■ **Written instruction**
Every line from the line containing "add_yokes()" through the final line below is to be repeated exactly; no other line is.

■ **Data excerpt**
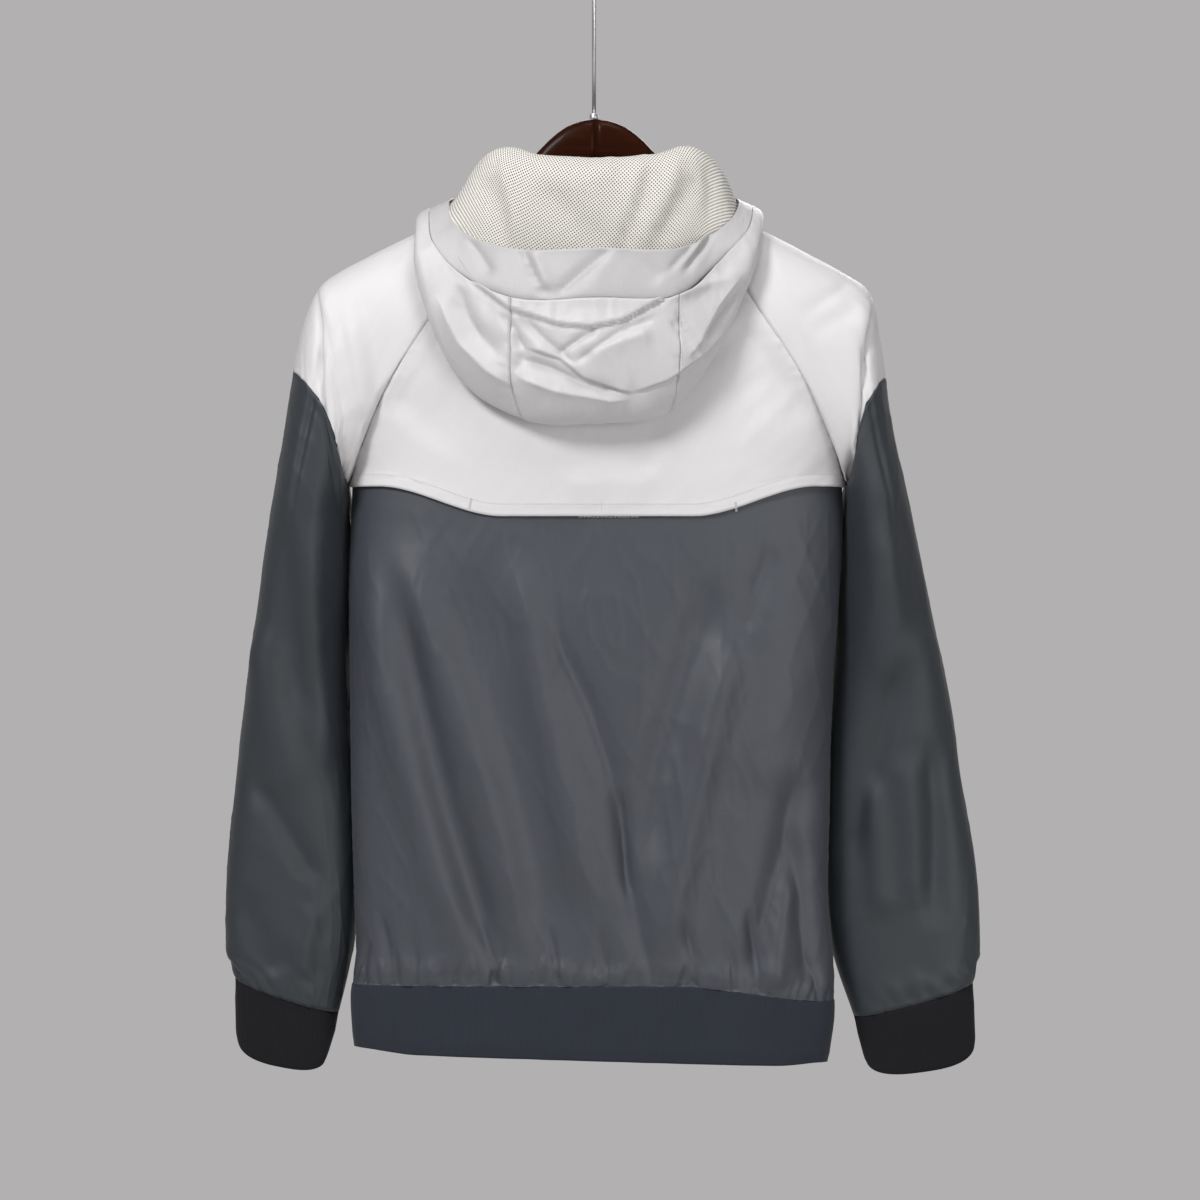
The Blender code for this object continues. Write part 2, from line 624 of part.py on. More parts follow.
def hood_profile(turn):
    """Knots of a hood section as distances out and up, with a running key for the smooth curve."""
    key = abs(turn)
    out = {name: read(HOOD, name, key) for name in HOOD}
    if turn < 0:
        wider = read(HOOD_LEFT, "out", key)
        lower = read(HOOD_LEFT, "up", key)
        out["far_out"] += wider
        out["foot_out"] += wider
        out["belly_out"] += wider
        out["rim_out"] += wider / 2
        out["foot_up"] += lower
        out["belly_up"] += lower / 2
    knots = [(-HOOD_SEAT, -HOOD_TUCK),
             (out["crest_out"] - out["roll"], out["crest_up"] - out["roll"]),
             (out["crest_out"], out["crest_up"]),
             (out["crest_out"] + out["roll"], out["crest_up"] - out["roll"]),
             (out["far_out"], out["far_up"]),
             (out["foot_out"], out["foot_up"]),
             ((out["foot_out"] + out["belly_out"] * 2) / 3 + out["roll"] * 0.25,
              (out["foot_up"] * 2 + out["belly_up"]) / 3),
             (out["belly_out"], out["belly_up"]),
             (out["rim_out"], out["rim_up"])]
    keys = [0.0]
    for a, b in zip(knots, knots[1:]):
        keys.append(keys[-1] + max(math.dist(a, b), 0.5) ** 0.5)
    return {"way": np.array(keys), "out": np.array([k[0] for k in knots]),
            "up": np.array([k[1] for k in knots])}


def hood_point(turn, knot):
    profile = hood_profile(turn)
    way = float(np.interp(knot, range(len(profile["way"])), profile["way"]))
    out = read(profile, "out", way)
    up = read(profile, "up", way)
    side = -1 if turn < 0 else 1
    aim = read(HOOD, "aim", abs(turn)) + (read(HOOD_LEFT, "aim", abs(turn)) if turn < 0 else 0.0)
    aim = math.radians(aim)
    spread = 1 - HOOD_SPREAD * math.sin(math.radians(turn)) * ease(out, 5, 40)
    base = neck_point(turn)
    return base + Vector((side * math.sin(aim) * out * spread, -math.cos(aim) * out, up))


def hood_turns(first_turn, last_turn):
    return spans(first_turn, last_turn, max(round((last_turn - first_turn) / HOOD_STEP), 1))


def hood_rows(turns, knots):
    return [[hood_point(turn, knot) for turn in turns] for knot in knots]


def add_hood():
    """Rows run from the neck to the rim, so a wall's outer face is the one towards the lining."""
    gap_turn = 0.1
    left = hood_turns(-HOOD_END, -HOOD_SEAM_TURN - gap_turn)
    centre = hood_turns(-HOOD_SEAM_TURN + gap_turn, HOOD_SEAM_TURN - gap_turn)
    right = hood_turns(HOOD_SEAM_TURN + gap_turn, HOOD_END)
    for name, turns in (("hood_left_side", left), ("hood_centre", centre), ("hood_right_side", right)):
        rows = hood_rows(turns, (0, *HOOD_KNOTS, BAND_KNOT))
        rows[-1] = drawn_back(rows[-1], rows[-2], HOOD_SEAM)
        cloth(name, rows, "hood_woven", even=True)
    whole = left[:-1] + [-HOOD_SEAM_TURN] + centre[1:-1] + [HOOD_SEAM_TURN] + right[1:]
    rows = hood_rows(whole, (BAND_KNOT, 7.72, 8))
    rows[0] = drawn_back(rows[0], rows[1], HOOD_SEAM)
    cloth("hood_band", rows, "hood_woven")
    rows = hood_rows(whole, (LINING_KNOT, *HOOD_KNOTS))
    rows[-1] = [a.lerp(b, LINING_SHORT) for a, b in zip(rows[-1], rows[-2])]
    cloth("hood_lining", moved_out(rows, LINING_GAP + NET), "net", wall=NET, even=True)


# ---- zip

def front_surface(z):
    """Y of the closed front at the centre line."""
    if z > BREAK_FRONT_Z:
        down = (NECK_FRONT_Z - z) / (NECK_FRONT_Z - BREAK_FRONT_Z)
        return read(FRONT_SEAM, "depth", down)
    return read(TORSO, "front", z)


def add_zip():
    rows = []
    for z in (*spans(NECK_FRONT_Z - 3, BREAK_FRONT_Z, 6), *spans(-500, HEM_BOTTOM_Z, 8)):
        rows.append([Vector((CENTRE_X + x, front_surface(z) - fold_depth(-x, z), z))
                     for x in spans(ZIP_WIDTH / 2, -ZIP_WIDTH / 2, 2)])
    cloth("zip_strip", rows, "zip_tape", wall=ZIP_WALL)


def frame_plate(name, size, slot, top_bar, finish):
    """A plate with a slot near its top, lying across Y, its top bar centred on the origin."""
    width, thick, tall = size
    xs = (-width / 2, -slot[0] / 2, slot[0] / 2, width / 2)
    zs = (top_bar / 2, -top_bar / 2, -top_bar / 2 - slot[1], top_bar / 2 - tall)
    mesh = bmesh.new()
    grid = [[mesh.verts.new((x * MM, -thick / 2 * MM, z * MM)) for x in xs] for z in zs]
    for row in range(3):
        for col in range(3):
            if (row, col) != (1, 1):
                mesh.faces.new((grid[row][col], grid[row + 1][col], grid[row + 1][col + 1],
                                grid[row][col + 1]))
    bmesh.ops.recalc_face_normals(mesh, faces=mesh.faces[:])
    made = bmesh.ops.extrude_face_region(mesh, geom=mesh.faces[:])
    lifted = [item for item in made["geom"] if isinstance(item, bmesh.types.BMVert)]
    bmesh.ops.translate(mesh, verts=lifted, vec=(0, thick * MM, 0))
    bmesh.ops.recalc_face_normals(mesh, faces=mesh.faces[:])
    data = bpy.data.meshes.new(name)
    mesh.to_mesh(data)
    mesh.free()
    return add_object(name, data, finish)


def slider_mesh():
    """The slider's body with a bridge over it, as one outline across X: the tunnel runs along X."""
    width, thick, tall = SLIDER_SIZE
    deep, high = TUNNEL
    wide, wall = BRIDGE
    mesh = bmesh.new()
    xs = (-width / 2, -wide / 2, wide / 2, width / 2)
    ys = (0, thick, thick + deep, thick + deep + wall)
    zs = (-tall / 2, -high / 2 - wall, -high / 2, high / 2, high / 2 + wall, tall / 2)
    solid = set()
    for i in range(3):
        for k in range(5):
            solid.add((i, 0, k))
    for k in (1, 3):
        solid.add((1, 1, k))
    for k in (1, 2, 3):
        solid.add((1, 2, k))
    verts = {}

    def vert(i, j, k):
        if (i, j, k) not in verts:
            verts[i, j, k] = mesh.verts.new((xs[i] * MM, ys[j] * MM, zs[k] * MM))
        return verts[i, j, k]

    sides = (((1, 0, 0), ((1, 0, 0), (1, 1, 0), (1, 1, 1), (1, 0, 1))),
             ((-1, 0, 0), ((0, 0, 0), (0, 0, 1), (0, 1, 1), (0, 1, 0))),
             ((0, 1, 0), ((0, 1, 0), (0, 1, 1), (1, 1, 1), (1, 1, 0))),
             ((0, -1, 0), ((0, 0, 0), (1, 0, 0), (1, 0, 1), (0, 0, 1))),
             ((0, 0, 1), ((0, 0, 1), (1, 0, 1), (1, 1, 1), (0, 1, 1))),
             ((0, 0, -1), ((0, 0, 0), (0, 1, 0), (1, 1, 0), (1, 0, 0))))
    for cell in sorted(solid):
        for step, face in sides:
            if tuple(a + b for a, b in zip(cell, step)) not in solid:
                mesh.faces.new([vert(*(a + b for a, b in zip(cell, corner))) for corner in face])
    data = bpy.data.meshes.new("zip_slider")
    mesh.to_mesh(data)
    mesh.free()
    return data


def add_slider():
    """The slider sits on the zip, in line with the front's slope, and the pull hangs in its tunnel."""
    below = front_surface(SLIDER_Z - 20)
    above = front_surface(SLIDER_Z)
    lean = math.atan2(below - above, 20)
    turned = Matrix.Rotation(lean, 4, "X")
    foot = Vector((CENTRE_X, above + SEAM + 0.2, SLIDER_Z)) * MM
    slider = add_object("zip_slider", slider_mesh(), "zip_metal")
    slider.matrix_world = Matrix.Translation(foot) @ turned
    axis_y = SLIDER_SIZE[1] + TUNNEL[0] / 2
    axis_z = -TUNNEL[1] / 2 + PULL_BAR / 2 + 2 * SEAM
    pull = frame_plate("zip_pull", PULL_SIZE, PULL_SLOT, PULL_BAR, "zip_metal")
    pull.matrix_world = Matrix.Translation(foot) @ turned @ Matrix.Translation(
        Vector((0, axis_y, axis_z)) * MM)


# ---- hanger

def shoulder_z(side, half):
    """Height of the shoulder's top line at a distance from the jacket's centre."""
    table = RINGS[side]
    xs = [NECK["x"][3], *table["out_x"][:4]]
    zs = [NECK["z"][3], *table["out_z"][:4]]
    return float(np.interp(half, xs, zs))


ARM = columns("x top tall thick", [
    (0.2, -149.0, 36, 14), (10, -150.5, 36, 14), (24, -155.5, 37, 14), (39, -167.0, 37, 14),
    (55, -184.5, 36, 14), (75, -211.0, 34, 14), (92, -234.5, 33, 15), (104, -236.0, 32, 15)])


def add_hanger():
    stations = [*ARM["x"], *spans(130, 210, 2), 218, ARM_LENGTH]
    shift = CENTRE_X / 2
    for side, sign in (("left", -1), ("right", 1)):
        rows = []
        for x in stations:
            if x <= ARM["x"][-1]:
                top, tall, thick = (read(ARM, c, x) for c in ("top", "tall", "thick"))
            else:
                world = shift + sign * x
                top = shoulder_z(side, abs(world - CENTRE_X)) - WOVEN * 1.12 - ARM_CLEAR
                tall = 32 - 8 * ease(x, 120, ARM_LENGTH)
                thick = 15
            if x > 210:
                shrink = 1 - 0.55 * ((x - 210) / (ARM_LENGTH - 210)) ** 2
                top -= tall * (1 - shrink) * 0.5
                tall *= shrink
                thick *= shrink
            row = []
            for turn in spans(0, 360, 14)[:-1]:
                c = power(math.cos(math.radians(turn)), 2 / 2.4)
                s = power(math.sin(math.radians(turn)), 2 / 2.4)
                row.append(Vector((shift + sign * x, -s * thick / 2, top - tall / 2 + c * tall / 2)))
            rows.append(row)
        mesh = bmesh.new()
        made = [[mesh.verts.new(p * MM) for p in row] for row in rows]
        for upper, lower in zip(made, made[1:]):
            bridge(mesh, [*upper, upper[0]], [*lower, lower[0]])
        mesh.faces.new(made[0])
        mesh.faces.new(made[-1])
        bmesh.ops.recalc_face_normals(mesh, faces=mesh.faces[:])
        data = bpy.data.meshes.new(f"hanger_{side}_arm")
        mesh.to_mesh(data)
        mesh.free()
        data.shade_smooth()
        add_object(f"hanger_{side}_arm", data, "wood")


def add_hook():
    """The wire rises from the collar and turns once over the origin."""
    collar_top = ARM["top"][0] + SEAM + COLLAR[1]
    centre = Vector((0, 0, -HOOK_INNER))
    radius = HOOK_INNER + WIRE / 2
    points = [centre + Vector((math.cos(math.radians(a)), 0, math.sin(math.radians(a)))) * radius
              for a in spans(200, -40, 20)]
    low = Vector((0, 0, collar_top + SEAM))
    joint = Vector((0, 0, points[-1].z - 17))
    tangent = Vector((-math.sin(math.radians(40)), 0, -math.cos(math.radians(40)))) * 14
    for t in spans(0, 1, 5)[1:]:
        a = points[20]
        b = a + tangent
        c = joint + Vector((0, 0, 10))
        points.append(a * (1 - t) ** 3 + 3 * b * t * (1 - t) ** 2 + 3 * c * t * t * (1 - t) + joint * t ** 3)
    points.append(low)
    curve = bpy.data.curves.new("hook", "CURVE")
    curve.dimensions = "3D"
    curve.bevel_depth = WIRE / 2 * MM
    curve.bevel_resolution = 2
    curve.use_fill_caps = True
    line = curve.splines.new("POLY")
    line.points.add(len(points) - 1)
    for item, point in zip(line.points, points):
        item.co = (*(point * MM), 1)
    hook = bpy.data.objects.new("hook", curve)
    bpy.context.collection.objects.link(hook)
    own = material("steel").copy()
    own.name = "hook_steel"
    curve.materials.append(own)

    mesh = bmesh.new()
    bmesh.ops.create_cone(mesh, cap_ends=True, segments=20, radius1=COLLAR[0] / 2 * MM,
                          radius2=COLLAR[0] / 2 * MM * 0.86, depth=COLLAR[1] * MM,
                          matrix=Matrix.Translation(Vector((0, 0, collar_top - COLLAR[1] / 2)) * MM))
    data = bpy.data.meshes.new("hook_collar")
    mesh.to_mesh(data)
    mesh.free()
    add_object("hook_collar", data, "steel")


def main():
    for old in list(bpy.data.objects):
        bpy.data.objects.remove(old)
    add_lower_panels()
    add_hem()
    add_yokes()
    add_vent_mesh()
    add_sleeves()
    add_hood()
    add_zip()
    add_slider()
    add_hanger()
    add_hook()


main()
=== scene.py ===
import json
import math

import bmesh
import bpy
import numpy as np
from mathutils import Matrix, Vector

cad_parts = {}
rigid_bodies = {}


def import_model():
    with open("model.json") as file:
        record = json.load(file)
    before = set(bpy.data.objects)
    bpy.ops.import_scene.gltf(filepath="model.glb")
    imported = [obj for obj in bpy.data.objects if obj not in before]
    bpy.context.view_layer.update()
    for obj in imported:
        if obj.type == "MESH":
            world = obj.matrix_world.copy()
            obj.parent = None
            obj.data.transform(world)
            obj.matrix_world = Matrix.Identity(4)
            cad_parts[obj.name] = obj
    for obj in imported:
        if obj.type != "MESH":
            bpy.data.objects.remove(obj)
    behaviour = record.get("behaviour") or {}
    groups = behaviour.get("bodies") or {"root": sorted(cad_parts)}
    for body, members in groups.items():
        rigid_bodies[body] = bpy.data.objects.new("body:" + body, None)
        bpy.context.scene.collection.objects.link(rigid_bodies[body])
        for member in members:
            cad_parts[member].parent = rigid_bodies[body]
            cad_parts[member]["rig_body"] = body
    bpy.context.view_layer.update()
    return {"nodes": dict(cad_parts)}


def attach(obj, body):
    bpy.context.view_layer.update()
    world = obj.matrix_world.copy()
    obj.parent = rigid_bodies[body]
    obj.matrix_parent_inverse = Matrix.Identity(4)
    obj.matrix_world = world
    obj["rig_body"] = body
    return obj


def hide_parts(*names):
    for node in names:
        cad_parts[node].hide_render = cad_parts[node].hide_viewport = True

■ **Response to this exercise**
    add_yokes()
    add_vent_mesh()
    add_sleeves()
    add_hood()
    add_zip()
    add_slider()
    add_hanger()
    add_hook()


main()
=== scene.py ===
import json
import math

import bmesh
import bpy
import numpy as np
from mathutils import Matrix, Vector

cad_parts = {}
rigid_bodies = {}


def import_model():
    with open("model.json") as file:
        record = json.load(file)
    before = set(bpy.data.objects)
    bpy.ops.import_scene.gltf(filepath="model.glb")
    imported = [obj for obj in bpy.data.objects if obj not in before]
    bpy.context.view_layer.update()
    for obj in imported:
        if obj.type == "MESH":
            world = obj.matrix_world.copy()
            obj.parent = None
            obj.data.transform(world)
            obj.matrix_world = Matrix.Identity(4)
            cad_parts[obj.name] = obj
    for obj in imported:
        if obj.type != "MESH":
            bpy.data.objects.remove(obj)
    behaviour = record.get("behaviour") or {}
    groups = behaviour.get("bodies") or {"root": sorted(cad_parts)}
    for body, members in groups.items():
        rigid_bodies[body] = bpy.data.objects.new("body:" + body, None)
        bpy.context.scene.collection.objects.link(rigid_bodies[body])
        for member in members:
            cad_parts[member].parent = rigid_bodies[body]
            cad_parts[member]["rig_body"] = body
    bpy.context.view_layer.update()
    return {"nodes": dict(cad_parts)}


def attach(obj, body):
    bpy.context.view_layer.update()
    world = obj.matrix_world.copy()
    obj.parent = rigid_bodies[body]
    obj.matrix_parent_inverse = Matrix.Identity(4)
    obj.matrix_world = world
    obj["rig_body"] = body
    return obj


def hide_parts(*names):
    for node in names:
        cad_parts[node].hide_render = cad_parts[node].hide_viewport = True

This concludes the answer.